Thursday, October 27, 2016
CHRISTIAN REALISM: Russell Hittinger on what Dawson would do
[first published April 7, 2016]
by Dr. David Pence
Professor Russell Hittinger writes at The Imaginative Conservative how Christopher Dawson would address the political confusion of our day. He begins by showing how Dawson, more than any other modern Christian thinker, has taken a historical Augustinian approach to explain Christian revelation. He contrasts this with natural law, metaphysical and philosophical approaches to evangelization. He began by showing the historical approach as the most effective strategy of modern anti-Christians. This was the approach of the great historian of Rome, Edward Gibbon (1737-1794). David Hume (1711-1776) was anti-Christian as well, but he was more a naturalist philosopher.
"David Hume, for example, understood very clearly that historical apologetics can prove to be a more effective weapon than ordinary philosophical discourse. Hume devoted much of his philosophical career to polemics against Christian natural theology—against the possibility of miracles, against the proofs for the existence of God, and against metaphysics in general. Yet, as he read the galleys of Gibbon’s Decline and Fall on his deathbed in 1776, Hume conceded that Gibbon would do more to undermine Christianity than would any of his own work. He saw that there is no better way to turn men’s minds against Christianity than to suggest that it has played either an insignificant or a harmful role in history and culture. Most men care little for metaphysical debate, but they are willing to entertain a new story."
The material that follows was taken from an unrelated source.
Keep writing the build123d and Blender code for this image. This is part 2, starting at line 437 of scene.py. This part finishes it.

Christian apologetics clung to the mighty guns of philosophical discourse with a few exceptions.
"Cardinal Newman, perhaps, was an exception; he understood that modern debate over religion had shifted from natural theology to historical claims and ideologies, and that with the secularization of Christianity history tends to replace metaphysics as the central paradigm.
Relatively few intellectuals appreciated the fact that "modernism" is something more than a set of heterodox philosophical or theological theses; that the real power of “modernism” consists in its invitation to take a novel view of history; and that it does not so much ask for a consent to carefully worked-out philosophical premises, but calls for a conversion of perspective. Liberation theology, for instance, need not attack directly the traditional (i.e., Augustinian and Thomistic) understanding of the nature of man and society; rather, it employs historical arguments which are intended to demonstrate the historical, cultural, and spiritual obsolescence of the tradition."
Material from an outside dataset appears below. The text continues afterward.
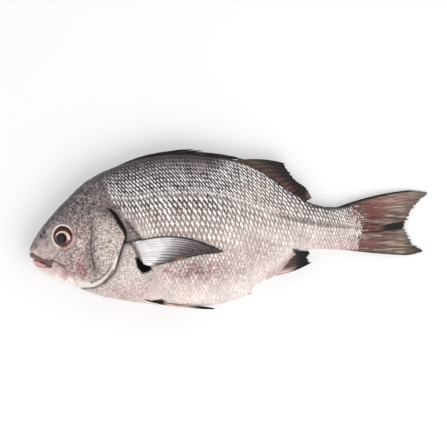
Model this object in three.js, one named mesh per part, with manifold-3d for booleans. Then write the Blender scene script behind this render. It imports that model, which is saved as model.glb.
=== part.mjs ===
// A whole raw sea bream, lying on its right side with the left side up.
// Millimetres, +Z up. The head points along -X and the back along +Y.
// The sketch frame below has x = 0 at the snout and z = 0 on the ground. The last
// lines move the fish so that its box is centred over the origin.
import * as THREE from "three";
import { mergeVertices } from "three/addons/utils/BufferGeometryUtils.js";
import Module from "manifold-3d";

const wasm = await Module();
wasm.setup();

// Driving dimensions.
const FISH_LENGTH = 332; // snout to the tip of the tail's upper lobe
const TRUNK_END = 282; // where the trunk has thinned out inside the tail fin
const WIDEST_LEVEL = 0.5; // share of the depth at which a section is thickest
const BACK_SHARPNESS = 1.12; // above 1 narrows a section towards the back
const BELLY_FULLNESS = 0.9; // below 1 fills a section towards the belly
const RESTING_BLEND = 2.4; // rounding where the flank is pressed flat on the ground
const RESTING_CUT = 0.25; // height of the flat that the flank rests on
const GILL_COVER_LIFT = 1.5; // step from the gill cover's edge down to the trunk
const COVER_LIFT_START = 0.55; // share of the head's length where that lift begins
const GILL_SLIT_DEPTH = 1.8; // sunk skin just behind that edge
const GILL_EDGE_TOP = 15; // above this height the cover runs into the nape
const GILL_EDGE_FADE = 6; // length over which the slit opens below that
// The slit's section: distance behind the cover's edge and share of the slit's depth.
const SLIT_SECTION = [
  { behind: 0.5, sunk: 1 }, { behind: 2, sunk: 0.8 }, { behind: 4.5, sunk: 0.15 },
];
// Swellings of the head: their middle, their reach either way and their height.
const LIPS = { x: 4, y: -31, length: 9, depth: 5, height: 1.1 };
const COVER_BULGE = { x: 66, y: -20, length: 12, depth: 24, height: 0.8 };
const EYE = { x: 27.2, y: -10.6, radius: 8.2, depth: 4.8, bulge: 1.6, gap: 0.3 };
const EYE_RIM = { radius: 9.2, thickness: 1.1 };
const FIN_STAND = 0.4; // height of a flat fin's mid-surface over the flank it lies on
const GROOVE_RADIUS = 0.8; // of the mouth and the crease before the gill cover
const NOSTRILS = [{ x: 12.5, y: -7.1, radius: 0.9 }, { x: 10.2, y: -10.7, radius: 0.7 }];
const VENT = { x: 180.6, y: -57.6, length: 3, radius: 2.4 };

// Outlines of the fish seen from above, as [x, y] along the body.
const BACK_LINE = [
  [0, -22.9], [3.4, -14.4], [8.9, -5.2], [17.2, 5.2], [33.9, 23.1], [47.5, 35.2],
  [68, 45.8], [86, 52], [104, 56.4], [126, 58.3], [153, 55.8], [175, 52], [195, 42.5],
  [213, 29.8], [225.6, 21.4], [237, 16], [250, 13.6], [266, 15.4], [282, 20.4],
];
const BELLY_LINE = [
  [0, -22.9], [3.1, -31], [7.5, -37.8], [15.1, -42.5], [25.4, -46.9], [40.5, -53.1],
  [51, -57.6], [75, -63.4], [104, -67.2], [134, -68.5], [155, -67.6], [168, -64.6],
  [180, -59.6], [188, -51.4], [199, -46.2], [211, -37.6], [219, -28], [230, -22.2],
  [249, -21.1], [266, -22.2], [282, -24.6],
];
const HALF_WIDTH = [
  [0, 0], [3, 6], [8, 9.6], [16, 12.8], [27, 16.3], [45, 20.4], [62, 22.4], [90, 23.3],
  [120, 23], [150, 20.9], [180, 16.8], [205, 12.6], [230, 9], [252, 6.2], [264, 4],
  [274, 1.9], [282, 0.7],
];
// Height of the mid-plane over the ground: the limp tail sags.
const MID_HEIGHT = [
  [0, 19.8], [40, 21.3], [100, 21.8], [150, 20.9], [185, 18.1], [215, 14.1], [245, 9.9],
  [270, 7], [300, 4.2], [332, 2],
];
// Rear edge of the gill cover, from the throat up to its upper end, as [y, x].
const GILL_EDGE = [
  [-60, 41.5], [-54.6, 45], [-52.1, 56.6], [-48, 64], [-41.8, 69.6], [-34.2, 73],
  [-25.9, 75.4], [-16.2, 78.6], [-10.1, 80.4], [-3.8, 78.9], [3.1, 75.1], [9.3, 70.3],
  [14.2, 64], [24, 59], [60, 56],
];
// Creases of the head, as [x, y].
const COVER_CREASE = [[52.3, -8], [51.8, -16], [51.9, -24], [53.2, -31], [55.4, -38]];
const MOUTH_CREASE = [[19.3, -34.1], [14, -33.1], [9, -31.8], [5, -30.6], [3.2, -30]];

// A natural cubic spline through [x, y] points. The curve runs over the square root
// of x where `blunt` is set, which rounds the snout off.
function splineThrough(points, blunt = false) {
  const warp = (x) => (blunt ? Math.sqrt(Math.max(x, 0)) : x);
  const x = points.map((p) => warp(p[0]));
  const y = points.map((p) => p[1]);
  const n = x.length;
  const bend = new Array(n).fill(0);
  const carry = new Array(n).fill(0);
  for (let i = 1; i < n - 1; i++) {
    const share = (x[i] - x[i - 1]) / (x[i + 1] - x[i - 1]);
    const pivot = share * bend[i - 1] + 2;
    const slopeAfter = (y[i + 1] - y[i]) / (x[i + 1] - x[i]);
    const slopeBefore = (y[i] - y[i - 1]) / (x[i] - x[i - 1]);
    const load = (6 * (slopeAfter - slopeBefore)) / (x[i + 1] - x[i - 1]);
    bend[i] = (share - 1) / pivot;
    carry[i] = (load - share * carry[i - 1]) / pivot;
  }
  bend[n - 1] = 0;
  for (let i = n - 2; i >= 0; i--) bend[i] = bend[i] * bend[i + 1] + carry[i];
  return (at) => {
    const q = Math.min(Math.max(warp(at), x[0]), x[n - 1]);
    let i = 0;
    while (i < n - 2 && q > x[i + 1]) i++;
    const h = x[i + 1] - x[i];
    const a = (x[i + 1] - q) / h;
    const b = (q - x[i]) / h;
    const cubic = ((a ** 3 - a) * bend[i] + (b ** 3 - b) * bend[i + 1]) * ((h * h) / 6);
    return a * y[i] + b * y[i + 1] + cubic;
  };
}

const back = splineThrough(BACK_LINE, true);
const belly = splineThrough(BELLY_LINE, true);
const halfWidth = splineThrough(HALF_WIDTH, true);
const midHeight = splineThrough(MID_HEIGHT);
const gillEdge = splineThrough(GILL_EDGE);
const smoothstep = THREE.MathUtils.smoothstep;
const bell = (distance, width) => Math.exp(-((distance / width) ** 2));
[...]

...there was one Catholic thinker who in this century made a significant contribution to answering the modernist historical polemic—Christopher Dawson. Although there is somewhat of a Dawsonian revival taking place in America these past few years, Dawson is not well-known; he certainly has never enjoyed the notoriety of Chesterton or Maritain.
Born on Columbus Day, 1889, at Hay in Wales, Christopher Dawson was educated at Winchester and at Trinity College, Oxford. After studying economics under Gustave Cassel in Sweden, Dawson returned to Oxford to do post-graduate work in history and sociology. He converted to Catholicism in 1914. His first major work, Progress and Religion (1929), involved “an historical enquiry into the causes and the development of the idea of progress and its relationship to religion.” Dawson’s subsequent work was devoted to two facets of this theme. First, he investigated the general problem of the relationship between religion and culture, focusing upon sociological laws of development. Second, he was interested in the specific relationship between the Christian religion and Western culture. Although Christopher Dawson was recognized by many as the pre-eminent Catholic historian of his time, it should be mentioned that his work was better received outside of Catholic schools. In 1947-1948, he was invited to give the prestigious Gifford Lectures at Edinburgh. Then, in 1958, he became the first incumbent of the Stillman Chair of Catholic Studies at Harvard. He was regarded with some suspicion by Catholic educators because he emphasized the paramount importance of historical and cultural studies and warned that a myopic focus upon scholastic philosophy tended to reduce Christianity to a mere set of "ideational products" shorn of historical and cultural flesh. Dawson suggested that unless the curriculum in Catholic schools was expanded to include these other studies, students would be vulnerable to historical apologetics. In The Crisis of Western Education (1961), he outlined the problem and recommended ways to rectify it. Christopher Dawson was viewed as a dangerous innovator. Though, in retrospect, it is ironic that many of the Catholic educators who regarded him in this light in 1960 were later the ones who insisted upon jettisoning scholastic philosophy altogether from the curriculum, later Dawson was often viewed as dangerously "conservative." (How Dawson and other Catholic thinkers prior to Vatican II—like Maritain and Danielou—were "innovators" one year and "reactionaries" the next is a story still to be written.)"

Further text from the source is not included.